The drama of the world’s concept of God clashes with the truth of God that the Church proclaims.  The world’s concept communicates quite clearly that we depend on God’s mercy – but also communicates that God is looking for any excuse to withdraw that mercy from us.

The Church proclaims the Truth – which is the opposite of what the world offers.  God offers love – we depend on God’s love – which over and over the Scriptures tell us God’s love is more than we can fathom.  That God loves us more than we even know how to love.  And that love gives us not despondency, nor desperation, nor fear.

In fact, that love drives out fear, as it gives us hope.

God isn’t trying to trip us up or withdraw mercy and grace and love from us.  Quite the opposite – He has overabundance and wants to give us more than we can even handle.
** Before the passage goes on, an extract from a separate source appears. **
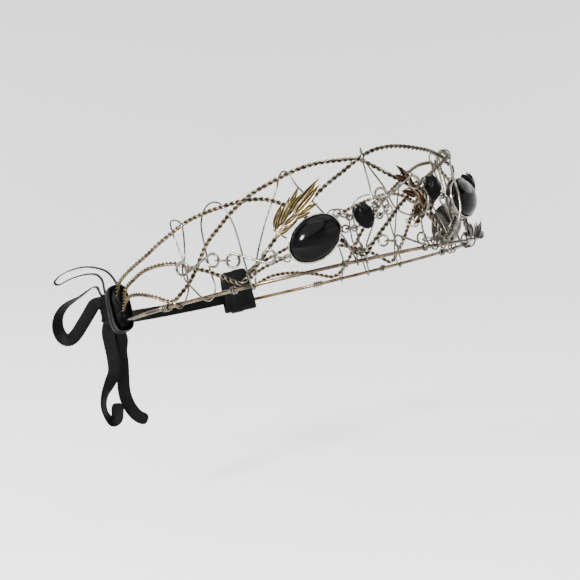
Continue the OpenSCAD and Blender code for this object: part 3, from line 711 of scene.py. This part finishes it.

And yet, we stubbornly remain in our worldly view of an unworldly God.  Living in fear, and shame, and telling God at every turn – I got this, thanks, but I got this.  Meaning, God, leave me alone.  I’ll take care of this.

All we need to do is allow God to love us, to accept everything that comes to us as an expression of God’s love, whether that involve pain or pleasure or wealth or poverty or praise or persecution.

We stop identifying our circumstances with the evaluation of the world, and begin to accept, even without knowing the reason, that it is good, and for our benefit.

Thanking God for His mercy and love in all things.

In the name of the Father and of the Son and of the Holy Spirit, One God. Glory to Jesus Christ!